A por la leña para el lumbrón
Es más, cuando termina el recorrido casa por casa, varios compañeros y él van con el tractor a por la leña que han cortado antes y hacen «el lumbrón». Antes, se cortaba ese mismo día, pero «la gente va harta de beber y se puede hacer alguna avería». De lo que se trata al final es de hacer comunidad a través de la tradición que se mantiene desde los ancestros. Bajo esa premisa, Villarino tras la Sierra consigue multiplicar por cuatro su población en un 26 de diciembre como este: entre los de toda la vida, los hijos de la tierra, los turistas y los curiosos.

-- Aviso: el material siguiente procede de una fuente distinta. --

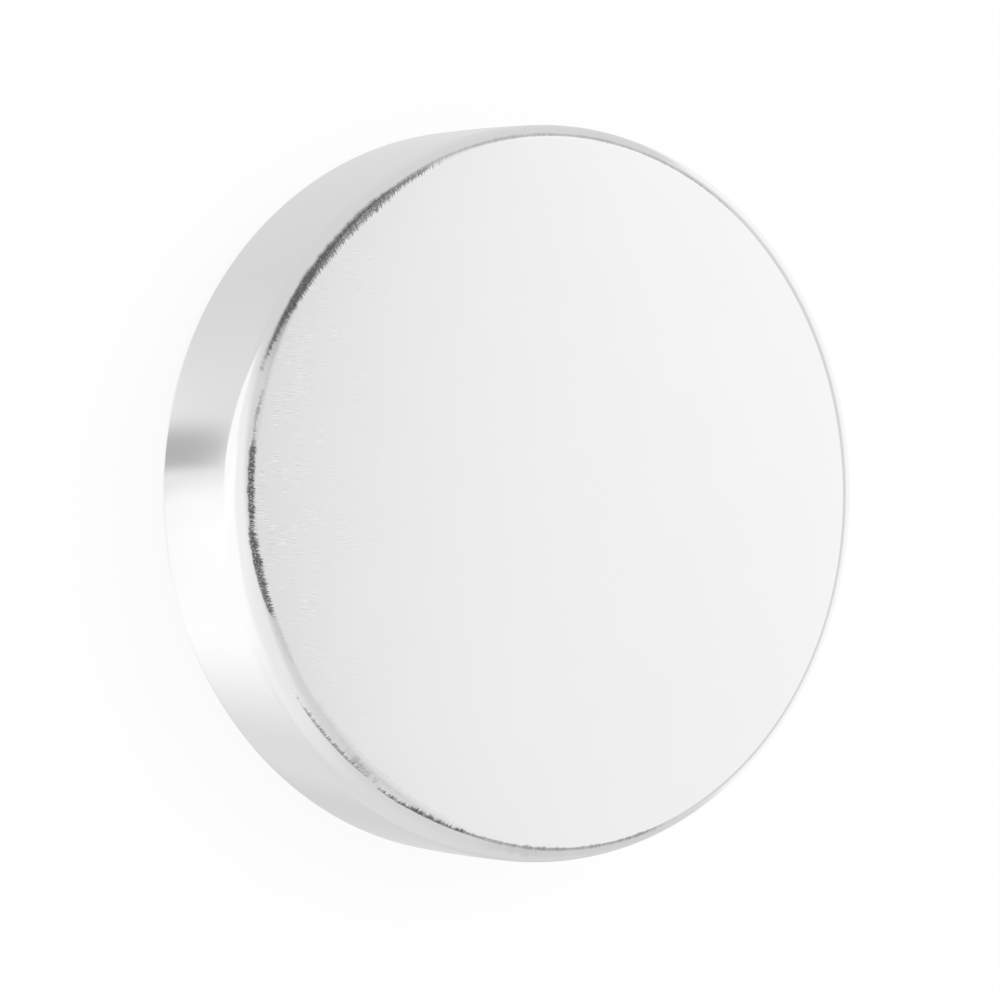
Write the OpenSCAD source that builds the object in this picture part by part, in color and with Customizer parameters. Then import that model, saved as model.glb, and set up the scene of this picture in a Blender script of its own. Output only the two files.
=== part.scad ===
// Plated disc magnet: one solid round disc with two flat, parallel pole faces.
// Grinding makes the faces flat, tumbling rounds both rims, and the plating
// follows the body all over, so the whole piece is one turned section.
// It lies on its lower pole face, with its axis along +Z and the origin at
// the centre of that face.

/* [Disc] */
// Diameter over the plating, in mm
disc_d = 18; // [6:0.5:50]
// Height from the lower pole face to the upper one, in mm
disc_h = 4; // [1.5:0.25:20]

/* [Rims] */
// Radius that tumbling leaves on both rims, in mm
rim_r = 0.45; // [0.1:0.05:0.7]

/* [Hidden] */

disc_r = disc_d / 2;
face_r = disc_r - rim_r;
wall_h = disc_h - 2 * rim_r;
$fn = 180;

// The round of one rim in section, centred at the given height.
module rim_round(height) {
    translate([face_r, height]) circle(r = rim_r);
}

// Half of the disc's section, from its axis (x = 0) out to the wall.
module half_section() {
    // Full height, out to the edge of the flat pole faces.
    square([face_r, disc_h]);
    // Out to the round wall, between the two rims.
    translate([0, rim_r]) square([disc_r, wall_h]);
    rim_round(rim_r);
    rim_round(disc_h - rim_r);
}

module disc_magnet() {
    color("gainsboro") rotate_extrude() half_section();
}

disc_magnet();
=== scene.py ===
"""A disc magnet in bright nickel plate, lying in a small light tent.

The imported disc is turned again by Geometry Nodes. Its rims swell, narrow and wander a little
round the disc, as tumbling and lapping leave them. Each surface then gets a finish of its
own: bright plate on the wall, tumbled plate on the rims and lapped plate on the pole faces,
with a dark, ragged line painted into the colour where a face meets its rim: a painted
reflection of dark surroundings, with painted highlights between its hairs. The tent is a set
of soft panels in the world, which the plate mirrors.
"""

import logging
import math
from dataclasses import dataclass, fields
from enum import Enum

import bpy
from mathutils import Matrix, Vector


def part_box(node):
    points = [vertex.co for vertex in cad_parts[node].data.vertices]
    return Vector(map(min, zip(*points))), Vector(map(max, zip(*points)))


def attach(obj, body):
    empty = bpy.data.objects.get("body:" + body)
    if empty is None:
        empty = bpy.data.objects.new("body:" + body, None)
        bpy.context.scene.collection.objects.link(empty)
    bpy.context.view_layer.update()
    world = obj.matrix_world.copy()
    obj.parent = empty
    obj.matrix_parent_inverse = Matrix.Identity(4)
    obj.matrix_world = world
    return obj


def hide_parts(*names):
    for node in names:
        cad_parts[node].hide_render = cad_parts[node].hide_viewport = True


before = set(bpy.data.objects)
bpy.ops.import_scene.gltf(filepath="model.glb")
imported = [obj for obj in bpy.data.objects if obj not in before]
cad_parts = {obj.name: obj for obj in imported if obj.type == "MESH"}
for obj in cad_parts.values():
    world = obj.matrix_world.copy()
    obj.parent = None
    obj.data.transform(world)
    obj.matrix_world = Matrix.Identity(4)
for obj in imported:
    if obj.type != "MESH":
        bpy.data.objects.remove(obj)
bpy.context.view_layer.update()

MM = 0.001
MM_PER_M = 1000.0
log = logging.getLogger("disc_magnet")

Socket = bpy.types.NodeSocket
Feed = Socket | bpy.types.ID | str | float | tuple[float, ...]
Feeds = dict[str | int, Feed]


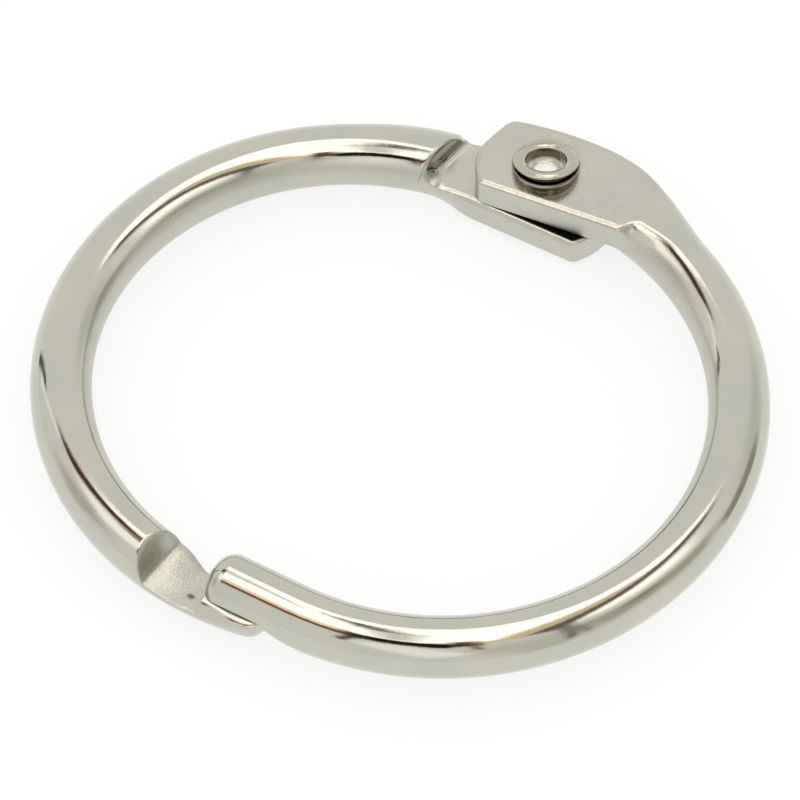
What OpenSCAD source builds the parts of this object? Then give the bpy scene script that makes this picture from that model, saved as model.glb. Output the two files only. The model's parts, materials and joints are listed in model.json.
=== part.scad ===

«Además, cada año viene más gente joven, que es lo que da alegría y ánimo para que esto siga», apunta José Antonio. Unos metros más arriba, en una de las casas, dos niños ejemplifican la actitud de los niños ante la fiesta: uno, de nombre Héctor, se arrima permanentemente al caballico y termina por llevarse un golpe que soporta con estoicismo. A su vera, una muchacha llamada Alba se esconde, casi solloza, se tapa la cara, pero está. Lo ve. Lo vive. Lo que importa al final es sentir la alegría, el dolor, el miedo o la emoción que te invada como algo propio. La mascarada aquí y en casi todos los lugares es sobre todo pertenencia.